As a professor of religion at Boston University, Donna Freitas (pronounced FRAY-tis) does a lot of writing—essays, articles, nonfiction—but what she most likes to read are children's books. She uses The Giver, Skellig and Tuck Everlasting as “core texts” in her undergraduate classes because they get her students thinking and talking about life's Big Questions.
“Children's books are willing to pose the big philosophical questions that humans ask—what is the meaning of suffering? Of life? Of love?” said Freitas. It was Louis Sachar's Holes that made her want to write a novel herself. “What I loved most were all the quirks—the characters' odd names and the interesting backstory. When I finished it, I started to wonder, if I wrote a book, what would my main character's quirks be?”
The heroine of The Possibilities of Sainthood (FSG) arrived in Freitas's imagination soon after, pretty much fully formed. And she had a quirk, all right. The boy-crazed daughter of Italian immigrants in Providence, R.I., Antonia Lucia Labella had been writing to the pope for six straight years, seeking to become Catholicism's first living saint.
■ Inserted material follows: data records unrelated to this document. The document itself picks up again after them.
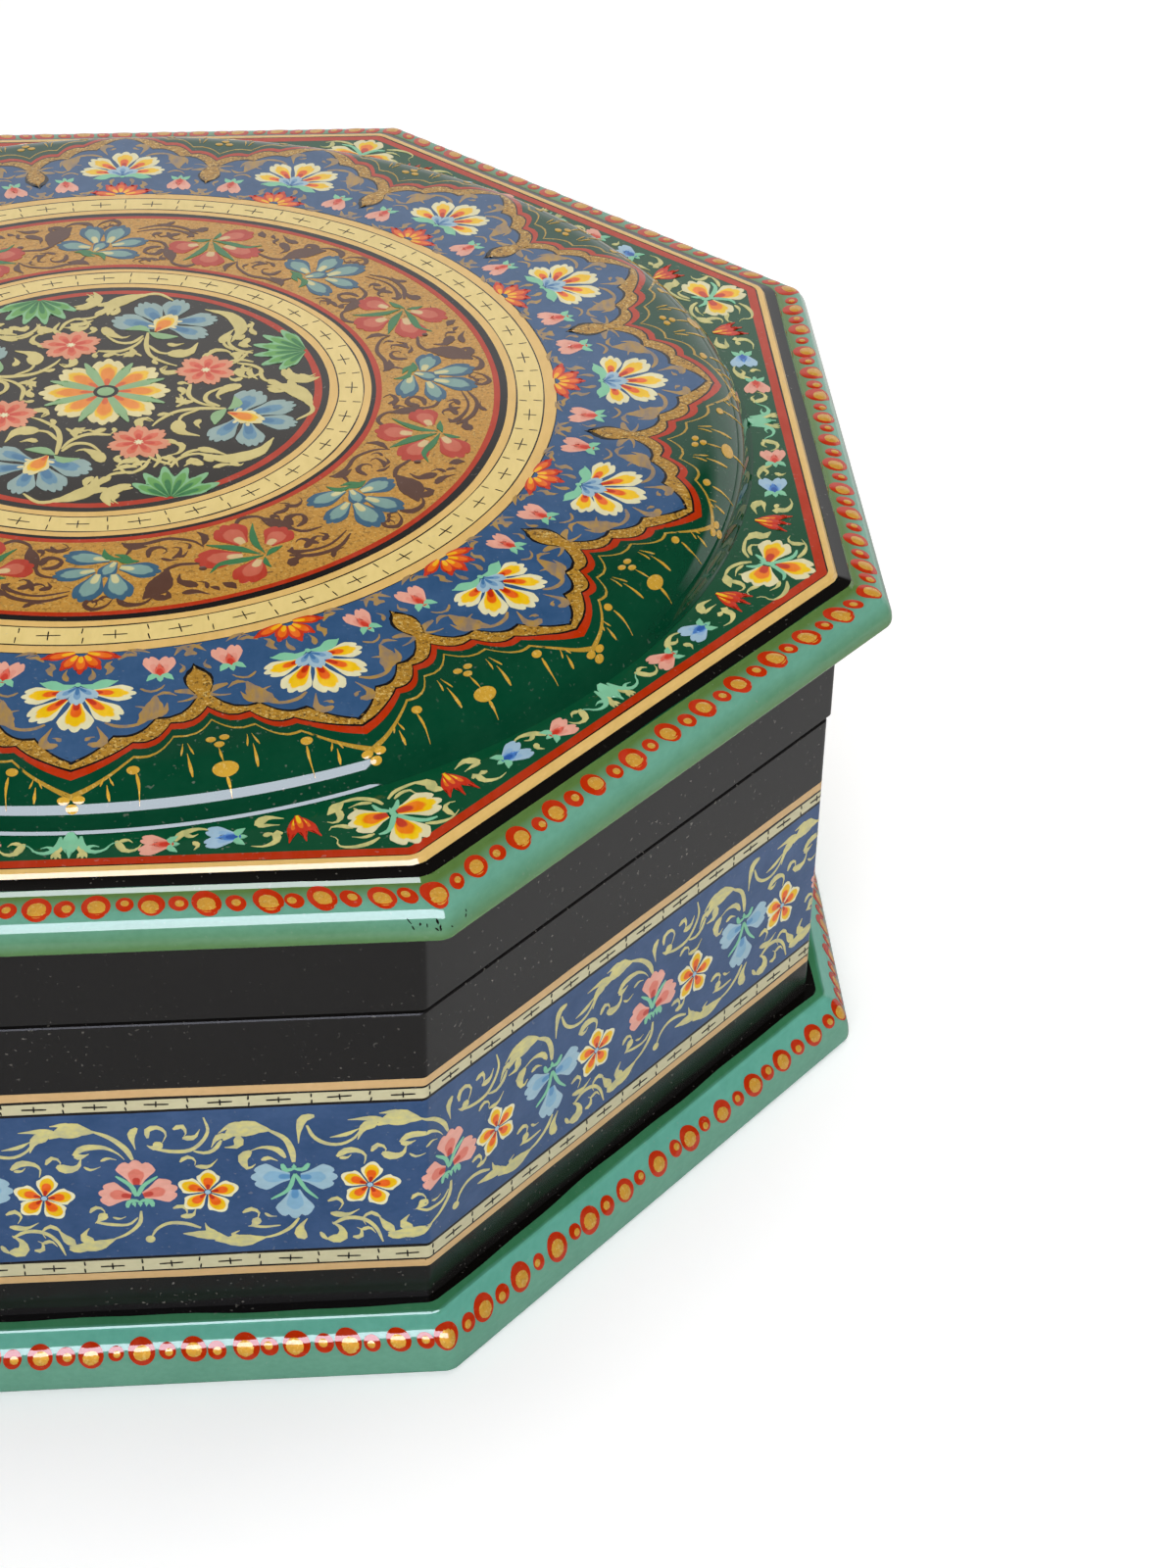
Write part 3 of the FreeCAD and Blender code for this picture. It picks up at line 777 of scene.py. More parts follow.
# Petals: their edge, two washes and root, and how far up the petal each wash reaches.
PETALS = {
    "bright_petal": ("E4DDB3", "F2C21A", "E8641C", "BE2E12", (0.78, 0.46, 0.25)),
    "corner_petal": ("E0D8AC", "F1C618", "EE7F1E", "C4402A", (0.82, 0.58, 0.32)),
    "rosette_petal": ("EDE6BC", "F0BC14", "EC641A", "B92F1B", (0.78, 0.50, 0.20)),
    "poppy_petal": ("C5321A", "E2701F", "F0C021", "F0C021", (0.40, 0.25, 0.01)),
    "daisy_petal": ("C8371A", "E86C1A", "F2B41E", "F2B41E", (0.62, 0.30, 0.01)),
    "tulip_petal": ("E6A591", "E29784", "DC7C69", "DC7C69", (0.56, 0.34, 0.01)),
    "tulip_heart": ("E18E7B", "DA6450", "CC3C2B", "CC3C2B", (0.82, 0.50, 0.01)),
    "pink_petal": ("E9A897", "DF7C6A", "C2463A", "B8342A", (0.58, 0.26, 0.01)),
    "ice_petal": ("A0BECB", "86AFC9", "5F92BC", "5F92BC", (0.62, 0.26, 0.01)),
    "bluebell_petal": ("A2C0D5", "93B6D5", "7AA5D2", "7AA5D2", (0.56, 0.34, 0.01)),
    "bluebell_heart": ("7EA9D6", "4C7EC2", "2F5CA8", "2F5CA8", (0.82, 0.50, 0.01)),
    "ring_blue_petal": ("3B6079", "7E9F98", "CFC793", "CFC793", (0.74, 0.30, 0.01)),
    "ring_red_petal": ("B63E2C", "C7664E", "D6B886", "D6B886", (0.66, 0.28, 0.01)),
    "disc_bright_petal": ("E4D69C", "F0BE24", "EA8A2C", "D6602A", (0.76, 0.60, 0.22)),
    "disc_blue_petal": ("93AAA6", "6790A8", "4D7A9C", "E4D7A2", (0.66, 0.44, 0.14)),
    "disc_coral_petal": ("DE9270", "DC6A4C", "D04C36", "E8CFA4", (0.66, 0.42, 0.08)),
    "disc_green_petal": ("84B886", "64A050", "357A44", "2B6E3C", (0.72, 0.46, 0.20)),
    "calyx_petal": ("9FBBCB", "7199BC", "4676A6", "4676A6", (0.62, 0.36, 0.01)),
}
# What each painted part moves with, and the slot of its paint.
PARTS = {
    "medallion": ("lid", "medallion_lacquer"), "border": ("lid", "lid_board_lacquer"),
    "lid_roll": ("lid", "lid_board_lacquer"), "base_roll": ("base", "base_board_lacquer"),
    "wall": ("base", "wall_lacquer"),
}
paints = {}
films = {}


def paint(pigment):
    """The material of a pigment, made once."""
    if pigment not in paints:
        if pigment in GILDINGS:
            paints[pigment] = gilding(pigment, *GILDINGS[pigment])
        elif pigment in PETALS:
            paints[pigment] = petal_paint(pigment, *PETALS[pigment])
        else:
            paints[pigment] = lacquer(pigment, *PIGMENTS[pigment])
    return paints[pigment]


def film(part, pigment, layer=""):
    """The film of one pigment on one part, begun when it is first painted with."""
    key = part + "_" + pigment + layer
    if key not in films:
        films[key] = Film(key, paint(pigment), *PARTS[part])
    return films[key]


def mirrored(lay):
    """The same surface with the drawing turned over on it."""
    return lambda x, y, lift: lay(-x, y, lift)


# The drawings below are on pattern sheets, in small steps of about a thirtieth of a millimetre.
SHEET = 0.0357
RING_TOP = 66.402
LOBE_REACH = 55.335
GOLD_TOP = 39.984
GOLD_UNIT = 720.0

# How far each lobe's tip and the valley after it stray from even spacing, in degrees, from the right round.
STRAY = [1.0, 2.2, 2.6, 1.8, 1.5, 1.2, 1.2, 1.0, 0.9, 0.6, 0.2, 0.8, 0.4, -0.4, 0.3, 0.8,
         0.2, -0.3, 0.5, 1.0, 0.3, -0.2, 0.4, 0.1, 0.1, 0.75, 1.2, 0.8, 1.0, 0.1, 0.1, 0.5]


def stray(a):
    """How far a drawing at that angle strays round the medallion."""
    u = (a / TURN * 32) % 32
    i = int(u)
    f = (u - i) ** 2 * (3 - 2 * (u - i))
    return math.radians(STRAY[i % 32] * (1 - f) + STRAY[(i + 1) % 32] * f)


def lobe_sheet(turn):
    """The pattern sheet of a lobe, x from its axis and y down towards the middle of the lid."""
    def lay(x, y, lift):
        a = turn + x * SHEET / LOBE_REACH
        a += stray(a)
        r = RING_TOP - y * SHEET
        return on_lid(r * math.cos(a), r * math.sin(a), lift)
    return lay


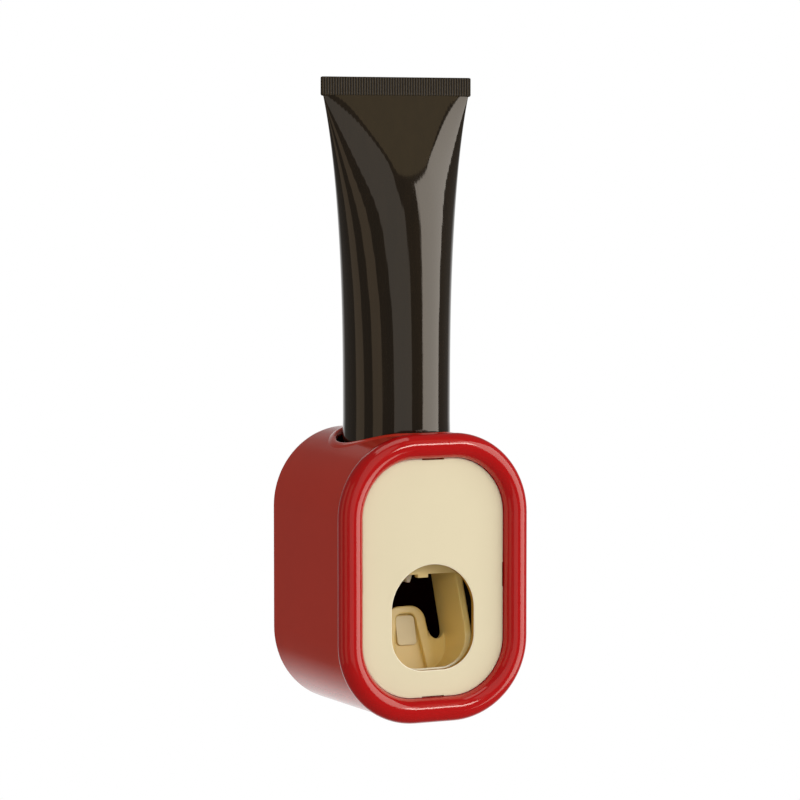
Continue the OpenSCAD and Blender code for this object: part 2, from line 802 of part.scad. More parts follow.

“There are so many novels about teenagers who become famous but it's because they are royalty or celebrities,” Freitas said. “I thought this offbeat path to fame would be a strange but fun quest for a teenage girl.”
Freitas had never taken a creative writing course but Antonia's story “poured out. I wrote like a person possessed.” A regular contributor on religion topics to newspapers and magazines (including Publishers Weekly), and the co-author of a book which examines the religious themes in Philip Pullman's His Dark Materials trilogy, she finished a first draft in three weeks. “It was the most fun thing I've ever written,” she said. “I'm often writing about dark and serious topics in my work as a scholar, and it was so liberating to just write a story and go wherever my imagination wanted. And I didn’t have to write any endnotes! Sometimes one footnote can take a whole day.”
Indeed, she had already lived the background. Growing up in Bristol, R.I., as part of a large Italian immigrant family, she recalls that “everything in my house was always a big drama, loud and passionate. And there's always people pushing food on you and praying to some saint or another. It was crazy, in a good way. Italian Catholics are just made for comedy in terms of family dynamics.”
Like Antonia, Freitas's mother grew up in an apartment above an Italian market, one with fig trees in its yard. “She would tell me all about how she would steal figs, and how the clippings [for new trees] came over from Italy, and about this whole process of having to bury the trees so they would survive the Rhode Island winter.” Writing Antonia's story then became a way of processing grief—both Freitas's mother and her grandmother passed away shortly before she started. “I was really sad about my mom, especially, so it was important that the book be lighthearted, because she was. I was trying to write my way out of my sadness.”
With a finished draft, Freitas returned to Holes—to find out who had published it. She then asked her agent to send the manuscript to Frances Foster at Farrar, Straus & Giroux before she sent it to anyone else.
“I'd met Donna at Children’s Literature New England conferences and she is such a presence,” Foster said. “She has a great mind and is really an exciting person. But what I loved was the voice. I thought Antonia was just so fresh. I fell head over heels about it.”
That seemed a bit, well, miraculous to Freitas, who told her agent if Foster was interested there was no need to shop the manuscript anywhere else. Foster asked for a meeting with Freitas before officially acquiring it.
“She showed up with a picture of two nuns, in full habit, roller-skating in Central Park and said, 'I saw this and I thought of you,’ ” Freitas recalled. “That is when I knew she really understood me.”